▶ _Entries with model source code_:
----

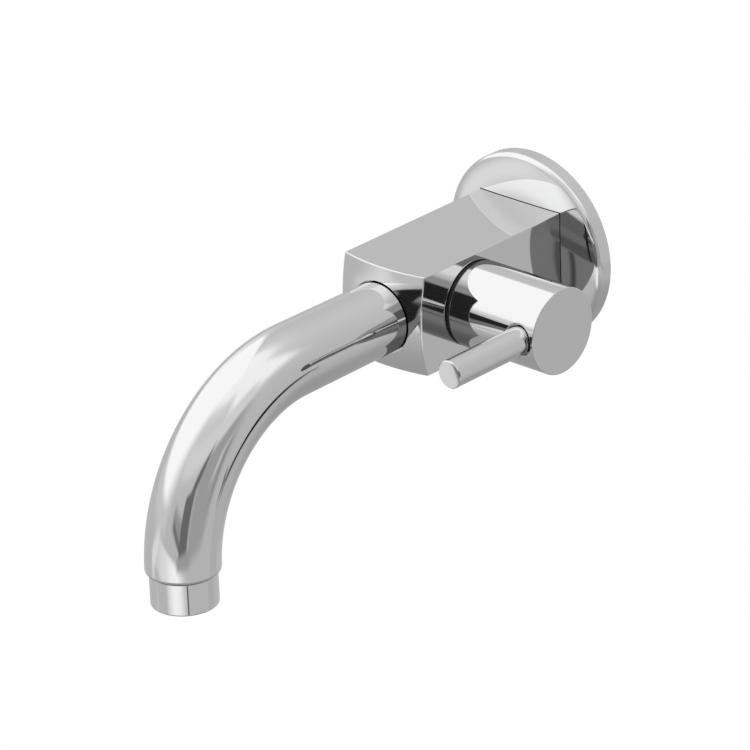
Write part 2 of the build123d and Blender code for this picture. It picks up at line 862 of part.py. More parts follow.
def aerator_shell():
    radius = aerator_diameter / 2
    thread_bore = neck_thread_diameter / 2 + thread_fit
    shell = turned(
        [
            (shell_end_z, aerator_lip_bore_diameter / 2),
            (shell_end_z, radius),
            (shell_top_z, radius),
            (shell_top_z, thread_bore),
            (lip_top_z, thread_bore),
            (lip_top_z, aerator_lip_bore_diameter / 2),
        ]
    )
    shell = fillet(circles_at(shell, "Z", shell_end_z, radius), aerator_foot_round)
    return ALONG_Z * chamfer(circles_at(shell, "Z", shell_top_z, radius), aerator_top_chamfer)


def aerator_washer():
    outer = neck_thread_diameter / 2 - plug_fit
    inner = nozzle_bore_diameter / 2 - insert_top_clearance
    return ALONG_Z * ring(aerator_washer_bottom_z, aerator_washer_top_z, inner, outer)


def insert_top_radius():
    return nozzle_bore_diameter / 2 - 2 * insert_top_clearance


def aerator_insert():
    barrel_radius = aerator_lip_bore_diameter / 2 - insert_fit
    top_radius = insert_top_radius()
    inner_radius = top_radius - insert_wall
    insert = turned(
        [
            (insert_foot_z, inner_radius),
            (insert_foot_z, barrel_radius),
            (insert_flange_bottom_z, barrel_radius),
            (insert_flange_bottom_z, neck_thread_diameter / 2 - plug_fit),
            (insert_flange_top_z, neck_thread_diameter / 2 - plug_fit),
            (insert_flange_top_z, top_radius),
            (insert_top_z, top_radius),
            (insert_top_z, inner_radius),
        ]
    )
    comb = Circle(inner_radius + insert_wall / 2) - comb_cells(inner_radius)
    comb_plate = Pos(0, 0, insert_foot_z) * extrude(comb, amount=comb_thickness)
    return ALONG_Z * (insert + comb_plate)


def comb_cells(inner_radius):
    """The six-sided cells of the aerator's outlet, as many rings of them as fit inside the wall."""
    cell = RegularPolygon((comb_pitch - comb_web) / 2, 6, major_radius=False)
    cells = Sketch()
    for column in range(-comb_rings, comb_rings + 1):
        for row in range(-comb_rings, comb_rings + 1):
            across = comb_pitch * (column + row / 2)
            along = comb_pitch * row * math.sqrt(3) / 2
            if math.hypot(across, along) + comb_pitch / 2 <= inner_radius + comb_web:
                cells += Pos(across, along) * Rot(0, 0, 30) * cell
    return cells


def aerator_screen():
    """A coned mesh disc that keeps grit out of the aerator, resting on its rim."""
    radius = insert_top_radius()
    low = insert_top_z + face_gap
    return ALONG_Z * turned(
        [
            (low, radius - insert_wall),
            (low, radius),
            (low + screen_sheet, radius),
            (low + screen_sheet + screen_cone_rise, 0),
            (low + screen_cone_rise, 0),
        ]
    )


PIECES = {
    "wall_flange": wall_flange,
    "flange_gasket": flange_gasket,
    "flange_ring": flange_ring,
    "inlet_nipple": inlet_nipple,
    "inlet_washer": inlet_washer,
    "inlet_strainer": inlet_strainer,
    "valve_body": valve_body,
    "headwork_body": headwork_body,
    "headwork_ring": headwork_ring,
    "seat_washer": seat_washer,
    "fixed_disc": fixed_disc,
    "moving_disc": moving_disc,
    "spindle": spindle,
    "spindle_rings": spindle_rings,
    "slip_washer": slip_washer,
    "circlip": circlip,
    "glide_ring": glide_ring,
    "handle": handle,
    "lever_pin": lever_pin,
    "handle_grub_screw": handle_grub_screw,
    "spout_tube": spout_tube,
    "spout_spigot": spout_spigot,
    "spout_rings": spout_rings,
    "spout_grub_screw": spout_grub_screw,
    "nozzle_neck": nozzle_neck,
    "aerator_shell": aerator_shell,
    "aerator_washer": aerator_washer,
    "aerator_insert": aerator_insert,
    "aerator_screen": aerator_screen,
}

os.makedirs("parts", exist_ok=True)
for name, make in PIECES.items():
    export_step(make(), f"parts/{name}.step")
print("handle axis y", round(valve_y, 3), "lever x", round(lever_x, 3), "outlet y", round(outlet_y, 3))
print("spout seat y", round(spout_seat_y, 3), "aerator foot z", round(shell_end_z, 3))
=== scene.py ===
# %% [markdown]
# # A chrome wall tap, dressed over its CAD model
#
# The real object is a tap for one water supply. A round flange stands on the wall, a square body carries a
# ceramic valve with a barrel handle and a pin lever, and a bent spout ends in an aerator.
#
# The solids come from CAD and are exact, so this script leaves them where they are. It gives every piece a
# finish, models the few pieces whose fine detail CAD leaves out, and sets up a plain studio round them.
# Everything is in metres. +Y runs into the wall, -Y out over the sink, +Z up, and +X towards the handle.

import json
import math

import bmesh
import bpy
from mathutils import Matrix, Vector


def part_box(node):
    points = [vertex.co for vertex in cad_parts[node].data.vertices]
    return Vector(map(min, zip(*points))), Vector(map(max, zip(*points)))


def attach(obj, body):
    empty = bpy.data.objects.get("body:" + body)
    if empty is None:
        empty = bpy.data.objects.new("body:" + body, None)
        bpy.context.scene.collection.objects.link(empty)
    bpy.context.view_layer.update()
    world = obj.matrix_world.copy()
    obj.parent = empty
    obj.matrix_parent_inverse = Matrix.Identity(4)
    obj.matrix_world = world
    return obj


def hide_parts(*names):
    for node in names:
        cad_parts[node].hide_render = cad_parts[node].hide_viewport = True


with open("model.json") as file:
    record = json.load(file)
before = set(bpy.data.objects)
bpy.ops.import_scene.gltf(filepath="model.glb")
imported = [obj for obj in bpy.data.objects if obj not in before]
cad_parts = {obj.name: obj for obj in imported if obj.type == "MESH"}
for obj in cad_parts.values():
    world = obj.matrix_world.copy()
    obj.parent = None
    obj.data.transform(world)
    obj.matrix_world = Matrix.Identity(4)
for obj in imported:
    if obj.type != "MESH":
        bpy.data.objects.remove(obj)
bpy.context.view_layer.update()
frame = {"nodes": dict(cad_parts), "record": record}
nodes = frame["nodes"]
millimetre = 0.001
print("CAD nodes:", len(nodes))

# %% [markdown]
# ## Writing node trees as Python
#
# A finish is a tree of shader nodes. It could be drawn in the node editor, but in a script each node and
# link would take several lines. Two small classes shorten that. `Socket` wraps an output, so that
# `1 - mask * 2` adds the Math nodes by itself. `Tree` has one method that makes any node: it sets the node's
# own settings first, because they decide which sockets exist, and then its sockets.

# %% Sockets that understand arithmetic


class Socket:
    """One output of a node. Arithmetic on it adds Math nodes to its tree."""

    def __init__(self, tree, output):
        self.tree = tree
        self.output = output

    def maths(self, operation, first, second):
        return self.tree.node("ShaderNodeMath", {"operation": operation}, {0: first, 1: second})

    def __add__(self, other):
        return self.maths("ADD", self, other)

    def __sub__(self, other):
        return self.maths("SUBTRACT", self, other)

    def __mul__(self, other):
        return self.maths("MULTIPLY", self, other)

    def __truediv__(self, other):
        return self.maths("DIVIDE", self, other)

    def __radd__(self, other):
        return self.maths("ADD", other, self)

    def __rsub__(self, other):
        return self.maths("SUBTRACT", other, self)

    def __rmul__(self, other):
        return self.maths("MULTIPLY", other, self)

    def largest(self, other):
        return self.maths("MAXIMUM", self, other)


# %% A tree whose nodes come from one method


class Tree:
    """The node tree of a material or a world, emptied and ready to be written."""

    def __init__(self, owner):
        owner.use_nodes = True
        self.nodes = owner.node_tree.nodes
        self.links = owner.node_tree.links
        self.nodes.clear()

    def node(self, kind, settings=None, sockets=None, output=0):
        """Adds a node, sets it up, fills or links its sockets, and returns one of its outputs."""
        made = self.nodes.new(kind)
        for name, value in (settings or {}).items():
            if name == "stops":
                self.set_stops(made.color_ramp, value)
            else:
                setattr(made, name, value)
        for key, value in (sockets or {}).items():
            if isinstance(value, Socket):
                self.links.new(value.output, made.inputs[key])
            else:
                made.inputs[key].default_value = value
        return Socket(self, made.outputs[output]) if made.outputs else None

    def set_stops(self, ramp, stops):
        """Gives a colour ramp its (position, grey) stops."""
        while len(ramp.elements) < len(stops):
            ramp.elements.new(1)
        for element, (position, grey) in zip(ramp.elements, stops):
            element.position = position
            element.color = (grey, grey, grey, 1)


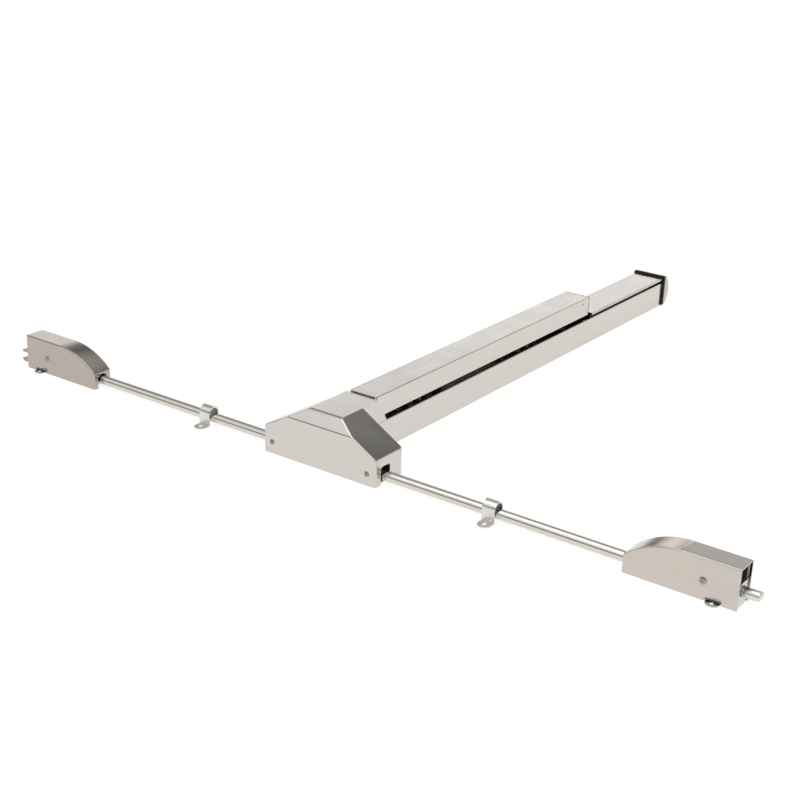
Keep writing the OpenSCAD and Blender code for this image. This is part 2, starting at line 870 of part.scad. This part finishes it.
// Round bolt: a bevelled nose of full diameter, the shank that runs in its guide and a thin tail.
module bottom_bolt_form() {
    tip = latch_l + bolt_throw;
    intersection() {
        union() {
            rod_y(bolt_s - 12, bolt_s, 0, bolt_z, bolt_tail_r);
            rod_y(bolt_s, bolt_nose_s, 0, bolt_z, bolt_shank_r);
            rod_y(bolt_nose_s, tip, 0, bolt_z, bolt_d / 2);
        }
        along_x(-20, 20)
            polygon([[70, 0], [tip - 12, bolt_z - bolt_d / 2], [tip, bolt_z - bolt_d / 2 + 3],
                [tip, bolt_z + 3], [tip - 9, 40], [70, 40]]);
    }
}

module in_top_latch() {
    translate([0, top_latch_y, 0]) children();
}

module in_bottom_latch() {
    mirror([0, 1, 0]) translate([0, bottom_latch_y, 0]) children();
}

module top_latch_case() {
    color("lightgray") in_top_latch() top_latch_case_form();
}

module top_latch_cover() {
    color("silver") in_top_latch() latch_cover();
}

module top_latch_screws() {
    color("gainsboro") in_top_latch() latch_screws();
}

module top_latch_slide() {
    color("gray") in_top_latch() top_slide_form();
}

module latch_spring() {
    translate([0, bulkhead_s + base_t, rod_z]) rotate([-90, 0, 0])
        coil_spring(collar_s - bulkhead_s - base_t, 5.4, 0.7, 8);
}

module top_latch_spring() {
    color("darkgray") in_top_latch() latch_spring();
}

module bottom_latch_spring() {
    color("darkgray") in_bottom_latch() latch_spring();
}

module bottom_latch_case() {
    color("lightgray") in_bottom_latch() bottom_latch_case_form();
}

module bottom_latch_cover() {
    color("silver") in_bottom_latch() latch_cover();
}

module bottom_latch_screws() {
    color("gainsboro") in_bottom_latch() latch_screws();
}

module bolt_carrier() {
    color("gray") in_bottom_latch() bolt_carrier_form();
}

module bottom_bolt() {
    color("gainsboro") in_bottom_latch() bottom_bolt_form();
}

module claw_pivot_pin() {
    color("dimgray") rod_x(-case_half, case_half, claw_y, claw_z, 4);
}

// Two-pronged claw that holds the strike's roller, with an arm for the slide's pin.
module latch_claw() {
    pin = [claw_arm * sin(claw_swing), claw_arm * cos(claw_swing)];
    color("gainsboro") along_x(claw_near_x, claw_half_t) translate([claw_y, claw_z]) difference() {
        union() {
            circle(11);
            arm_2d(pin[0], pin[1], 8, 6);
            polygon([[-4, -7], [2, -10], [36, -10], [40, -6], [38, -4.5], [11.5, -4.5], [11.5, 5.5],
                [39, 6.5], [39, 9], [29, 13.5], [20, 13.5], [-3, 8]]);
        }
        circle(4 + run_fit);
        translate(pin) circle(crank_pin_r);
    }
}

module claw_link_pin() {
    color("dimgray") rod_x(claw_near_x, claw_half_t + 6.5, claw_y + claw_arm * sin(claw_swing),
        claw_z + claw_arm * cos(claw_swing), crank_pin_r);
}

head_chassis();
head_cover();
head_cover_screws();
rocker_pivot_posts();
top_rocker();
top_rocker_pins();
bottom_rocker();
bottom_rocker_pins();
rail();
filler_carrier();
filler_plate();
end_bracket();
end_gasket();
end_cap();
end_cap_screws();
base_bracket_near();
base_bracket_far();
crank_pivot_pins();
bar_return_springs();
bell_crank_near();
crank_pins_near();
crank_bush_near();
bell_crank_far();
crank_pins_far();
crank_bush_far();
touch_bar();
touch_bar_end_plate();
bar_carriage();
bar_rivets();
actuator_link();
link_yoke();
link_rivets();
top_rod_slider();
top_rod_adjuster();
top_rod_lock_nut();
top_rod();
top_latch_slide();
bottom_rod_slider();
bottom_rod_adjuster();
bottom_rod_lock_nut();
bottom_rod();
bolt_carrier();
bottom_bolt();
rod_guide_top();
rod_guide_bottom();
top_latch_case();
top_latch_cover();
top_latch_screws();
top_latch_spring();
claw_pivot_pin();
latch_claw();
claw_link_pin();
bottom_latch_case();
bottom_latch_cover();
bottom_latch_screws();
bottom_latch_spring();
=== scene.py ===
import json
import math

import bmesh
import bpy
from mathutils import Matrix, Vector


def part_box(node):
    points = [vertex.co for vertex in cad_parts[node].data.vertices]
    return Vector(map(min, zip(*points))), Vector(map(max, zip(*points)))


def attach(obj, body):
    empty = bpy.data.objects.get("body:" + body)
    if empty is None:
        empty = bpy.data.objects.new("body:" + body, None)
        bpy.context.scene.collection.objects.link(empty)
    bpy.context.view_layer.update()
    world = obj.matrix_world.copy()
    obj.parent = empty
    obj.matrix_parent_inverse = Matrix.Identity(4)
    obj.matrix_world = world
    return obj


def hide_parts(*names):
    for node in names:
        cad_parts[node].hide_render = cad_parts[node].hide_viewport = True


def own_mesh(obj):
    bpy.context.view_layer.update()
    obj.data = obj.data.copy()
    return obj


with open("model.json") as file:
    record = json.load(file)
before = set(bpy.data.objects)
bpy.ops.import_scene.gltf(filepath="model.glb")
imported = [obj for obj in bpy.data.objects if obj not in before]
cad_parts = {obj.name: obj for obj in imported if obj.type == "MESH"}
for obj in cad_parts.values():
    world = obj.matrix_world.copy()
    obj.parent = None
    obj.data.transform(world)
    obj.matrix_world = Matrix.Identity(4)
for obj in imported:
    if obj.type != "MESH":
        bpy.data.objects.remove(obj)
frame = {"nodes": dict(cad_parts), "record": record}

MM = 0.001
NODES = frame["nodes"]
BODIES = frame["record"]["behaviour"]["bodies"]
SLOTS = {row["node"]: row["material_slot"] for row in frame["record"]["subparts"]}
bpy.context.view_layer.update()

STEEL = (0.66, 0.632, 0.60)
LATCH_STEEL = (0.60, 0.553, 0.51)
TOP_LATCH_PAINTED_SHADE = (0.47, 0.42, 0.38)    # the top latch only: painted shade, a darker copy of the latch steel to match how dark it looks
DARK_STEEL = (0.22, 0.217, 0.21)
WIRE_STEEL = (0.20, 0.20, 0.205)
SCREW_STEEL = (0.38, 0.36, 0.34)
ZINC_GREEN = (0.60, 0.655, 0.61)
ZINC_WARM = (0.74, 0.725, 0.69)
BRASS = (0.78, 0.48, 0.20)
BLACK = (0.009, 0.009, 0.009)
DUST = (0.045, 0.044, 0.041)


# Sizes that the frame does not give
HEAD_FOLD = 1.6 * MM
LATCH_FOLD = 1.8 * MM
BAR_FOLD = 1.3 * MM
RAIL_FOLD = 1.5 * MM
FILLER_FOLD = 1.2 * MM
CAP_FOLD = 1.6 * MM
SHOULDER_Z = 41 * MM                 # where the head's ends meet its sloping shoulders
CROWN_HALF = 29.5 * MM               # half the width of the head's flat top
HEAD_SCREW_Z = 17.5 * MM
ARCH_X = (-9.5 * MM, 12.5 * MM)      # around the opening for the rod
ARCH_TOP = 28.5 * MM
BAR_WIRE, BAR_TURNS = 1.0 * MM, 9
LATCH_WIRE, LATCH_TURNS = 0.7 * MM, 8


# ---------- material parts ----------

def new_material(name):
    """An empty material with its node tree and its Principled shader."""
    material = bpy.data.materials.new(name)
    material.use_nodes = True
    return material, material.node_tree, material.node_tree.nodes["Principled BSDF"]


def add(tree, kind, **values):
    """A new node with its settings, and the default values of its inputs, set by name."""
    node = tree.nodes.new(kind)
    for key, value in values.items():
        if hasattr(node, key):
            setattr(node, key, value)
        else:
            node.inputs[key.replace("_", " ")].default_value = value
    return node


def noise(tree, scales, detail=3.0, rough=0.55):
    """Noise over the object's own metres, with so many cells a metre along X, Y and Z."""
    place = add(tree, "ShaderNodeTexCoord")
    mapping = add(tree, "ShaderNodeMapping", Scale=scales)
    texture = add(tree, "ShaderNodeTexNoise", Scale=1.0, Detail=detail, Roughness=rough)
    tree.links.new(place.outputs["Object"], mapping.inputs["Vector"])
    tree.links.new(mapping.outputs["Vector"], texture.inputs["Vector"])
    return texture.outputs["Fac"]


def spread(tree, value, low, high):
    """Stretches noise, which stays mostly between 0.3 and 0.7, over low to high."""
    node = add(tree, "ShaderNodeMapRange", From_Min=0.3, From_Max=0.7, To_Min=low, To_Max=high)
    tree.links.new(value, node.inputs["Value"])
    return node.outputs["Result"]


def mix(tree, value, first, second):
    """Colour that goes from first to second with value; each is a colour or a node's output."""
    node = add(tree, "ShaderNodeMixRGB")
    tree.links.new(value, node.inputs["Fac"])
    for socket, colour in ((node.inputs["Color1"], first), (node.inputs["Color2"], second)):
        if isinstance(colour, tuple):
            socket.default_value = (*colour, 1.0)
        else:
            tree.links.new(colour, socket)
    return node.outputs["Color"]


def total(tree, first, second):
    """Sum of two node outputs."""
    node = add(tree, "ShaderNodeMath", operation="ADD")
    tree.links.new(first, node.inputs[0])
    tree.links.new(second, node.inputs[1])
    return node.outputs[0]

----

▶ _What is asked_: Copy, please, exactly the lines that start at the first line of the data and end at the line containing "return nozzle_bore_diameter /", both kept and no others.

▶ _Output_:
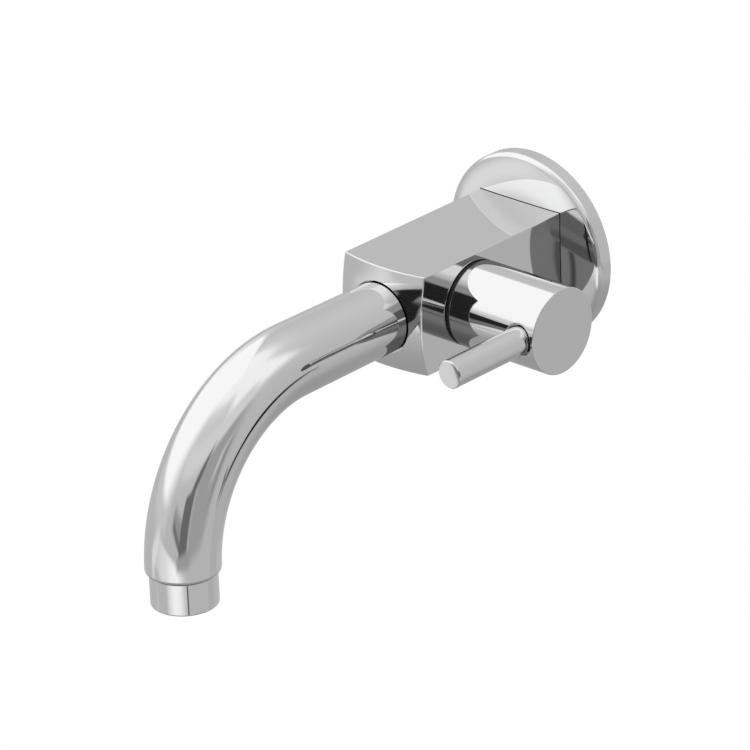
Write part 2 of the build123d and Blender code for this picture. It picks up at line 862 of part.py. More parts follow.
def aerator_shell():
    radius = aerator_diameter / 2
    thread_bore = neck_thread_diameter / 2 + thread_fit
    shell = turned(
        [
            (shell_end_z, aerator_lip_bore_diameter / 2),
            (shell_end_z, radius),
            (shell_top_z, radius),
            (shell_top_z, thread_bore),
            (lip_top_z, thread_bore),
            (lip_top_z, aerator_lip_bore_diameter / 2),
        ]
    )
    shell = fillet(circles_at(shell, "Z", shell_end_z, radius), aerator_foot_round)
    return ALONG_Z * chamfer(circles_at(shell, "Z", shell_top_z, radius), aerator_top_chamfer)


def aerator_washer():
    outer = neck_thread_diameter / 2 - plug_fit
    inner = nozzle_bore_diameter / 2 - insert_top_clearance
    return ALONG_Z * ring(aerator_washer_bottom_z, aerator_washer_top_z, inner, outer)


def insert_top_radius():
    return nozzle_bore_diameter / 2 - 2 * insert_top_clearance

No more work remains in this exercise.